Morocco’s strategic posture is defined by deliberate non-alignment in an environment of intensifying geopolitical competition. Rather than choosing between Chinese industrial capital and Western strategic partnerships, Rabat has positioned itself as an intermediary capable of absorbing both flows simultaneously.

The country leverages its existing industrial base—anchored by automotive production for European markets—and its extensive trade agreements to create a hybrid platform. Chinese firms provide technology, capital, and industrial scale, while Western markets provide demand and regulatory incentives.

This positioning transforms Morocco into what can be described as an industrial mediation zone, where competing geopolitical systems intersect without direct confrontation. The result is a model in which sovereignty is exercised through strategic balancing rather than alignment.

This reflects a broader trend across emerging economies: the transition from passive resource providers to active orchestrators of geopolitical competition.

WASHINGTON’S STRATEGIC DILEMMA: SUPPLY SECURITY VERSUS TECHNOLOGICAL CONTROL

For the United States, the Moroccan case introduces a complex policy dilemma. On one hand, Morocco is a critical partner for diversifying access to essential minerals such as cobalt, phosphates, and manganese. On the other, the growing presence of Chinese-controlled industrial infrastructure within Morocco risks undermining the very objective of supply chain de-risking.

The signing of a memorandum of understanding on critical minerals in February 2026 reflects Washington’s continued reliance on Morocco. However, this engagement carries inherent contradictions: American investment in Moroccan mining capacity may ultimately feed processing facilities controlled by Chinese entities.

This dynamic places US policy at a crossroads between two competing priorities:

  • Securing immediate access to critical materials
  • Maintaining long-term technological and industrial independence

ASA assesses that this tension is unlikely to be resolved in the short term. Instead, it will manifest through incremental regulatory adjustments, including potential tightening of rules of origin or expanded definitions of “Foreign Entity of Concern.”

THE “MEXICANIZATION” RISK: MOROCCO AS A RE-EXPORT PLATFORM

Within US policy circles, increasing attention is being given to the possibility of Morocco evolving into a re-export platform for Chinese components—a phenomenon described as “Mexicanization.” This refers to the transformation of a partner country into a conduit through which goods undergo minimal transformation before entering protected markets under preferential trade terms.

Such a scenario would challenge the integrity of trade frameworks and force a reassessment of existing agreements. However, any attempt by Washington to restrict Moroccan-origin products risks significant economic and political consequences, including increased costs for American manufacturers and potential strain on bilateral relations.

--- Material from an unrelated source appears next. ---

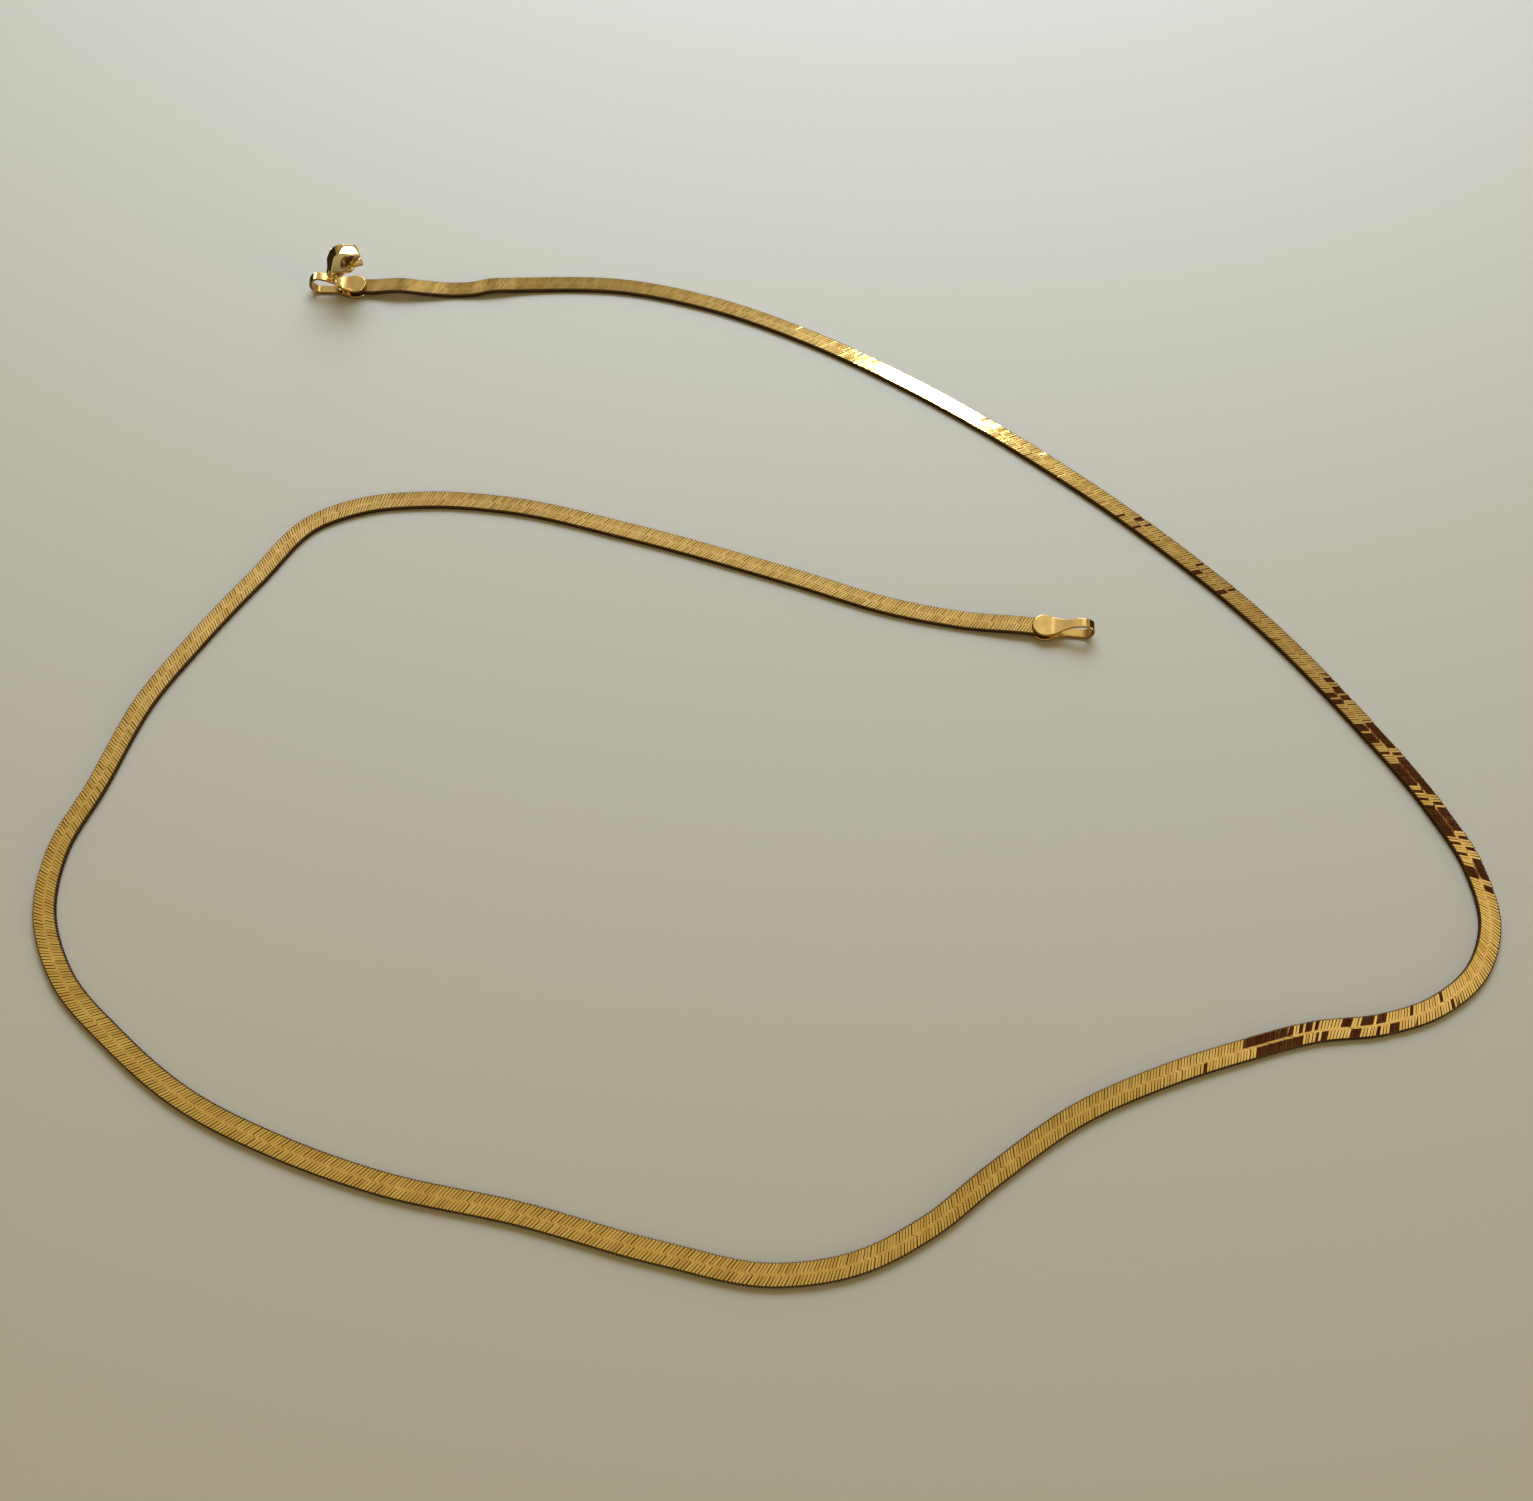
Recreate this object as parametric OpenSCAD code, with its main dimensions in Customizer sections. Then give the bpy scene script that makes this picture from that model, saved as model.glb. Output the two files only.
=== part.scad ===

The broader implication is that supply chain governance is becoming increasingly complex, as regulatory frameworks struggle to keep pace with the adaptive strategies of global industrial actors.

TRANSATLANTIC DIMENSION: EUROPE AS THE PRIMARY ABSORPTION MARKET

While US policy debates dominate the narrative, the primary destination for Moroccan-produced battery components remains Europe. Agreements between Moroccan-based producers and European firms indicate that a significant share of output will be integrated into European automotive supply chains.

This introduces a transatlantic dimension to the issue. The competition is no longer limited to US-China dynamics but extends to the control of supply chains linking Africa, Europe, and North America. The Moroccan platform thus becomes a central node in a broader system where industrial flows are redistributed across multiple regulatory environments.

It reflects the emergence of multi-polar supply chain architectures, where production, processing, and consumption are geographically decoupled but strategically interconnected.

STRATEGIC CONCLUSION: FROM RESOURCE OWNERSHIP TO INDUSTRIAL CONTROL

The Moroccan case illustrates a fundamental shift in the geopolitics of critical minerals. The central question is no longer limited to ownership of resources but increasingly focused on control over processing and industrial transformation capacity.

China’s strategy demonstrates that dominance in supply chains can be preserved—even under regulatory constraints—through geographic relocation and industrial embedding. The United States, in turn, faces the challenge of designing policy responses that address not only resource access but also the deeper layers of industrial control.

For African states, this evolution presents both opportunity and risk. Morocco’s success highlights the potential to capture greater value within global supply chains. However, it also underscores the importance of maintaining strategic oversight over industrial ecosystems to prevent external dominance from being reconstituted within national territories.

African Security Analysis (ASA) assesses that the Moroccan model may serve as a blueprint for future engagements across the continent. The decisive variable will be whether such models translate into genuine economic sovereignty—or into new forms of embedded dependency within global industrial systems.